→ Job
Repeat the lines that follow, leaving nothing out.

BEGIN Material

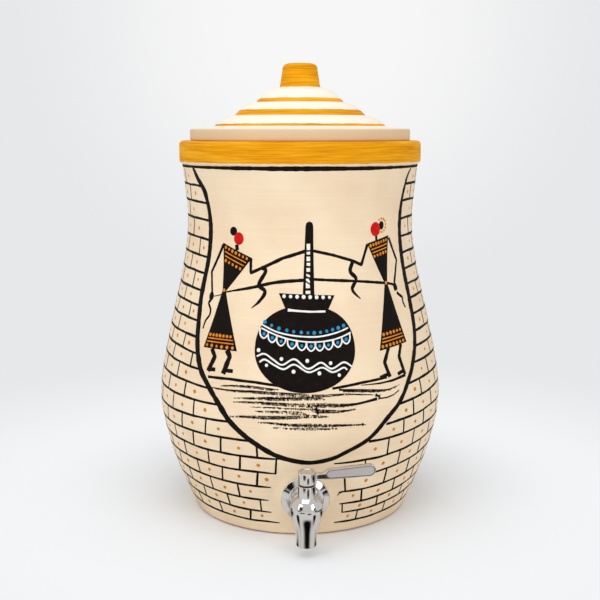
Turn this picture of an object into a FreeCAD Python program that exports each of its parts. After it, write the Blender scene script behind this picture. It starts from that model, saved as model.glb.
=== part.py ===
import FreeCAD, Part
import math
import os

from FreeCAD import Vector

# A clay water pot with a loose stepped lid and a small quarter-turn tap of plated brass.
# Millimetres. The origin is the middle of the foot, +Z is up, and the tap is at the front, on -Y.
# The tap leans forward, so its pieces are made upright in a frame of their own and then set at the
# seat: there the inlet runs along -Y at height 0, and the valve stands upright, one reach ahead.

# Pot wall, outside: a radius at each station, and how far the station is above the one before
foot_radius = 94.0
foot_edge = 4.5
low_rise = 35.5
low_radius = 113.5
swell_rise = 38.0
swell_radius = 124.4
belly_rise = 29.0
belly_radius = 127.5
shoulder_rise = 33.0
shoulder_radius = 123.3
slope_rise = 60.0
slope_radius = 109.7
waist_rise = 59.0
waist_radius = 100.6
neck_rise = 50.0
neck_radius = 104.5

# Pot wall, inside
wall = 9.0
base_thickness = 12.0
floor_corner = 10.0

# Rim band: the thickened lip that the lid rests on
rim_lead = 2.5
rim_height = 19.2
rim_proud = 2.6
rim_crown = 0.4
rim_top_corner = 3.5
rim_low_corner = 2.0
rim_inset = 5.0
mouth_corner = 2.0
throat_height = 16.0

# Lid: a flat edge, three stepped tiers and a knob, one hollow piece of clay
lid_overlap = 7.0
lid_edge = 10.3
lid_edge_corner = 1.8
lid_fall = 2.7
lid_clearance = 1.5
lid_wall = 8.0
ring_thickness = 8.0
ring_depth = 12.0
first_step_radius = 75.6
first_step_rise = 1.3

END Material

→ Solution to this problem
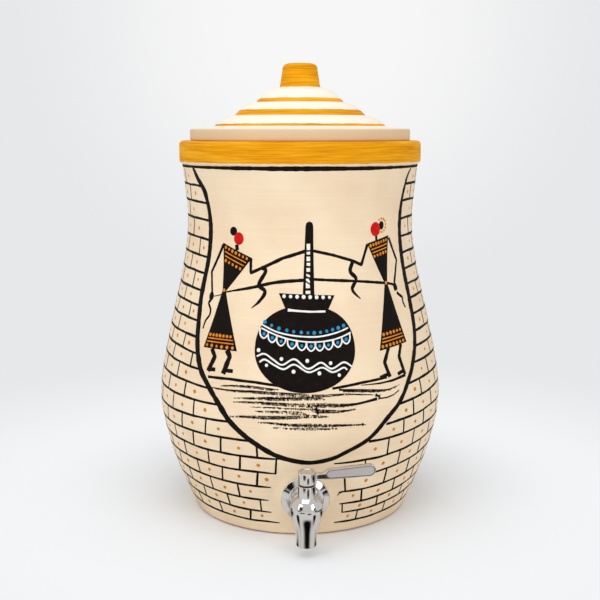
Turn this picture of an object into a FreeCAD Python program that exports each of its parts. After it, write the Blender scene script behind this picture. It starts from that model, saved as model.glb.
=== part.py ===
import FreeCAD, Part
import math
import os

from FreeCAD import Vector

# A clay water pot with a loose stepped lid and a small quarter-turn tap of plated brass.
# Millimetres. The origin is the middle of the foot, +Z is up, and the tap is at the front, on -Y.
# The tap leans forward, so its pieces are made upright in a frame of their own and then set at the
# seat: there the inlet runs along -Y at height 0, and the valve stands upright, one reach ahead.

# Pot wall, outside: a radius at each station, and how far the station is above the one before
foot_radius = 94.0
foot_edge = 4.5
low_rise = 35.5
low_radius = 113.5
swell_rise = 38.0
swell_radius = 124.4
belly_rise = 29.0
belly_radius = 127.5
shoulder_rise = 33.0
shoulder_radius = 123.3
slope_rise = 60.0
slope_radius = 109.7
waist_rise = 59.0
waist_radius = 100.6
neck_rise = 50.0
neck_radius = 104.5

# Pot wall, inside
wall = 9.0
base_thickness = 12.0
floor_corner = 10.0

# Rim band: the thickened lip that the lid rests on
rim_lead = 2.5
rim_height = 19.2
rim_proud = 2.6
rim_crown = 0.4
rim_top_corner = 3.5
rim_low_corner = 2.0
rim_inset = 5.0
mouth_corner = 2.0
throat_height = 16.0

# Lid: a flat edge, three stepped tiers and a knob, one hollow piece of clay
lid_overlap = 7.0
lid_edge = 10.3
lid_edge_corner = 1.8
lid_fall = 2.7
lid_clearance = 1.5
lid_wall = 8.0
ring_thickness = 8.0
ring_depth = 12.0
first_step_radius = 75.6
first_step_rise = 1.3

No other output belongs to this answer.